Puerto Rico’s congressional delegation claims the deal would provide more than 2.7 billion federal tax dollars over 30 years to Diageo meant for economic development and infrastructure improvements.
“What makes the Diageo deal deeply troubling to any objective observer is what Diageo was promised in exchange for moving to the USVI (U.S. Virgin Islands), and how these promises will be paid for,” said four members of the Puerto Rico congressional delegation last week in a letter to Chairman Rangel.
The letter claims Puerto Rico uses 6% of its federal rum tax revenue to promote “Puerto Rican rums in general.” The Virgin Islands will use up to half its revenue to subsidize Diageo, said the letter.
The U.S. Virgin Islands governor shot back Monday, saying “Puerto Rico’s own intricate system of tax breaks and benefits has provided significant subsidies and incentives for decades to business.” Governor deJongh Jr. added that the U.S. Virgin Islands initiatives are “true to the letter and spirit” of the legal uses of the rum tax.
The Puerto Rican delegation is pushing the House Ways and Means Committee to pass a bill that would limit the uses of federal rum tax money. The Virgin Islands is requesting Congress permanently extend the rum-tax rebates.

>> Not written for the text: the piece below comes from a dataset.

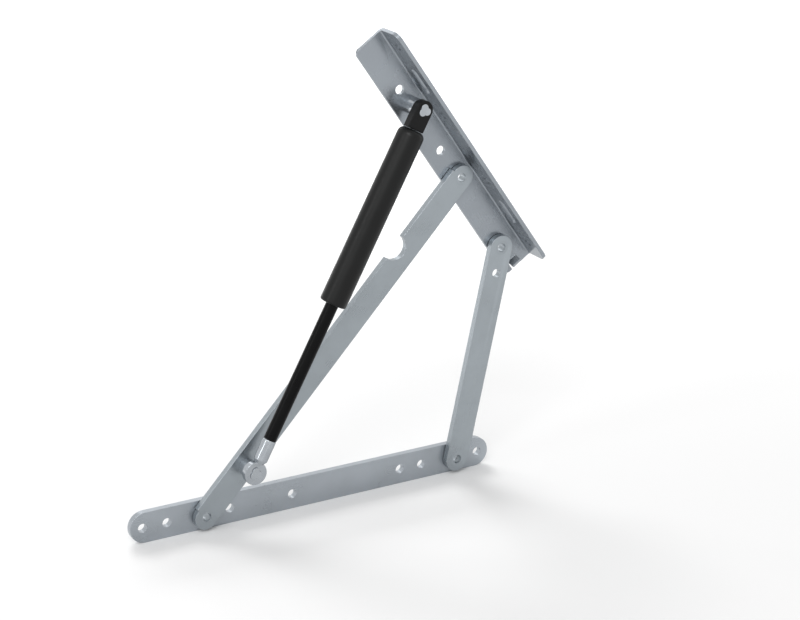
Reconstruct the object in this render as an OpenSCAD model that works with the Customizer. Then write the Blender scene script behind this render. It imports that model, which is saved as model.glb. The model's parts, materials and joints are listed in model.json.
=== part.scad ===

“We plan to continue our education efforts to shed light on the misinformation spread by Puerto Rican allies, including the false notion that the USVI lured Diageo from Puerto Rico,” said Louis Penn, deJongh, Jr.’s chief of staff. “We will ensure Congress understands that this successful public-private partnership will strengthen the USVI’s economy, put our fiscal house in order, grow a historic industry and keep production of Captain Morgan rum in the United States for 30 years."